Geselliger Nachmittag im Garten der Herberge in Puente de la Reina

Ich verweilte weiter im Garten, genoss das tolle Wetter und saß nun tatsächlich allein an dem großen Tisch. Die Ruhe wurde jedoch ein paar Minuten später wieder gestört. Die Störung war allerdings sehr angenehm :-). Mike aus San Diego setzte sich spontan zu mir. Er war seit einem Jahr Rentner und erzählte einfach fröhlich drauf los.

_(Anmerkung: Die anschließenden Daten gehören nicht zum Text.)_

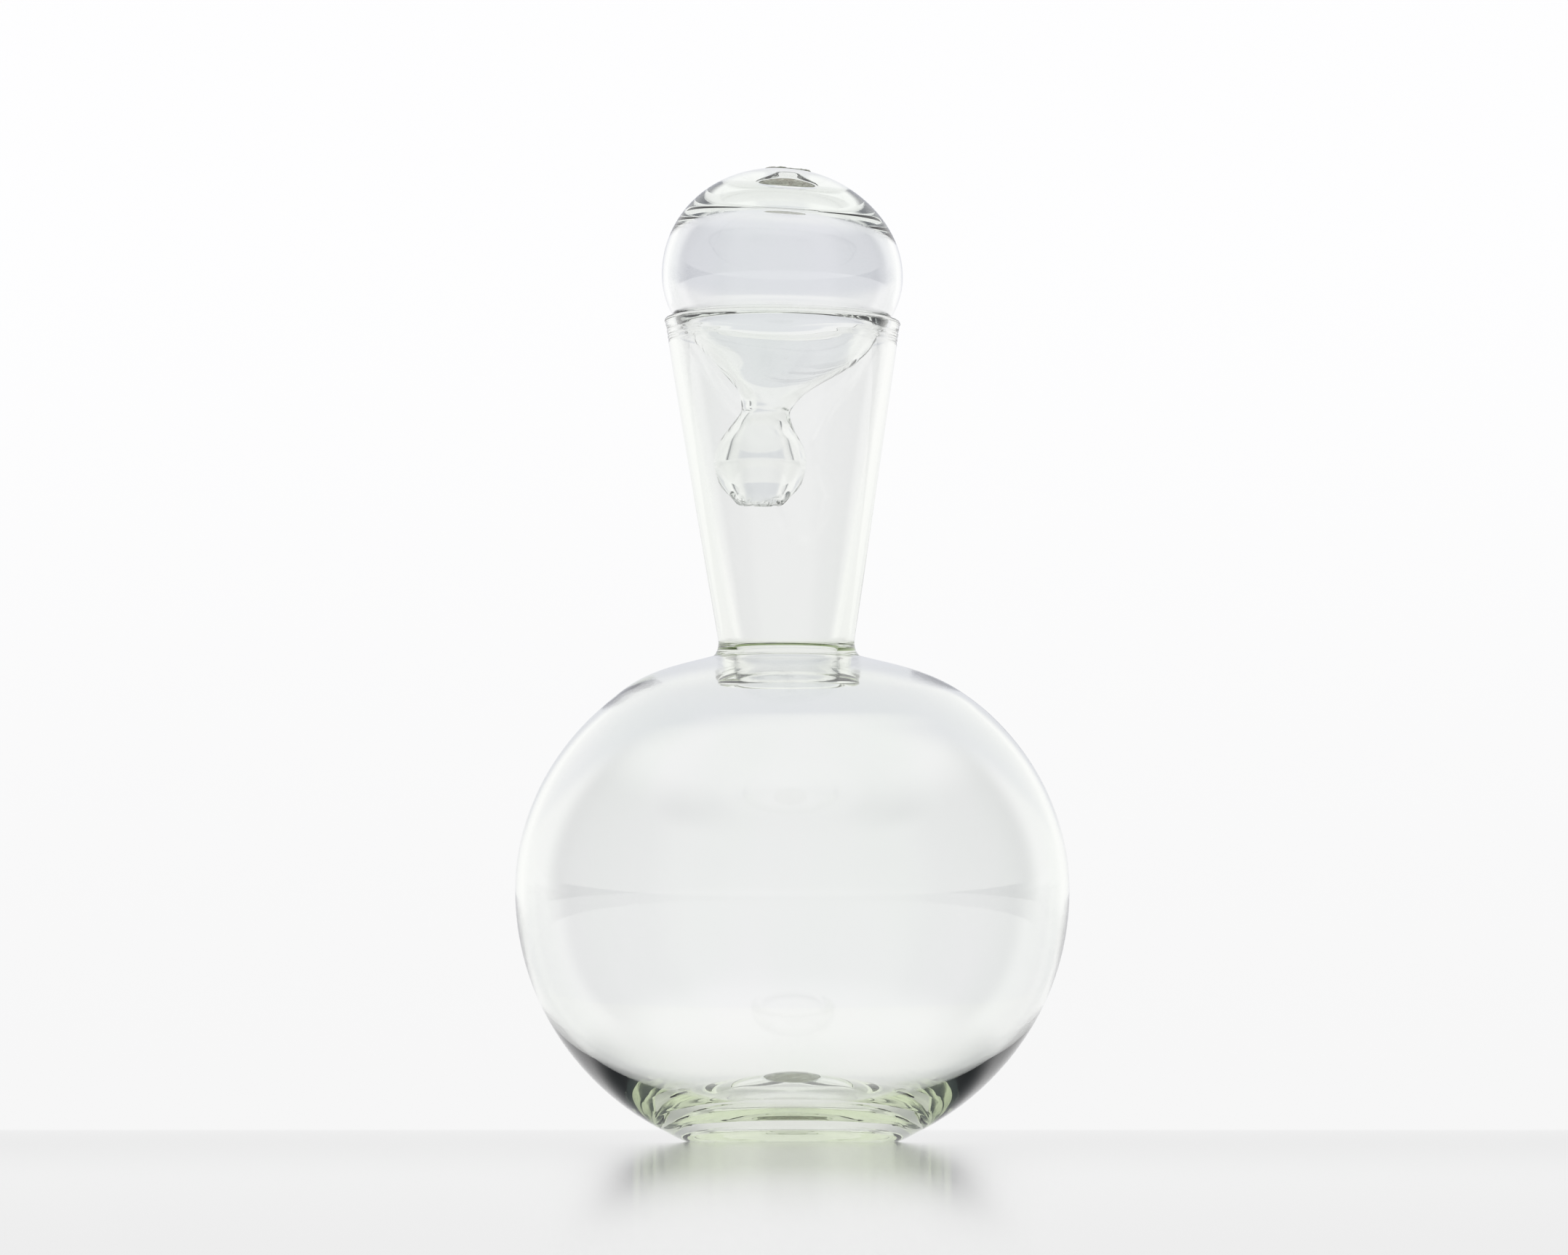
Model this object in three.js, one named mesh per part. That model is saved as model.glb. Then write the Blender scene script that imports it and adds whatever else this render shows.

Sein Akzent klang verdammt nach dem eines Cowboys der geradewegs von seiner Ranch hier her gekommen ist. Er wollte seine Schwester gestern in Pamplona treffen. Leider hatte die Kommunikation der beiden über das Smartphone nicht richtig funktioniert, sodass sie sich wohl in der Stadt verpasst hatten. Mir tat dies sehr leid als ich das hörte, er wirkte beunruhigt. Hoffentlich war ihr nichts passiert und der Camino brachte die beiden in den nächsten Tagen wieder zusammen. Auch ein paar Tage später musste ich noch an Mike denken und ob es denn mit den beiden geklappt hatte. Durch mein Wandertempo habe ich Mike leider nicht mehr wieder gesehen.

Zwei jüngere Pilger aus Irland und Frankreich gesellten sich zu Mike und mir. Ich erzählte den Beiden davon, dass ich mir Notizen mache um im Nachhinein meine Erlebnisse über den Weg erzählen zu können 🙂

Louise, Janaja, Julius und ein paar weitere Pilger kamen aus der Stadt zurück. Gemeinsam wollten sie vorne vor der Herberge noch etwas „abhängen“. An dieser Stelle muss ich mal erwähnen, dass meine Pilgergruppe einen Altersschnitt von knapp 21 Jahren hatte und sie mich als ihren Pilgervater ansahen :-). Ob das an meinen grauen Haaren lag, lasse ich jetzt mal unkommentiert… Sie gaben mir bescheid und so setzten wir uns einfach auf den noch warmen Asphalt der Straße vor der Herberge. Autos waren um diese Zeit, so kurz nach 22 Uhr, in der kleinen Gemeinde sowieso keine mehr unterwegs. Julius kramte eine Mundharmonika aus seiner Tasche und so stimmten wir gemeinsam den „Camino Blues“ an.

Es war für uns Pilger ungewöhnlich spät, aber niemand wollte so wirklich schlafen gehen. Gegen 23 Uhr war es dann aber an der Zeit und jeder verschwand nach und nach in sein Bett.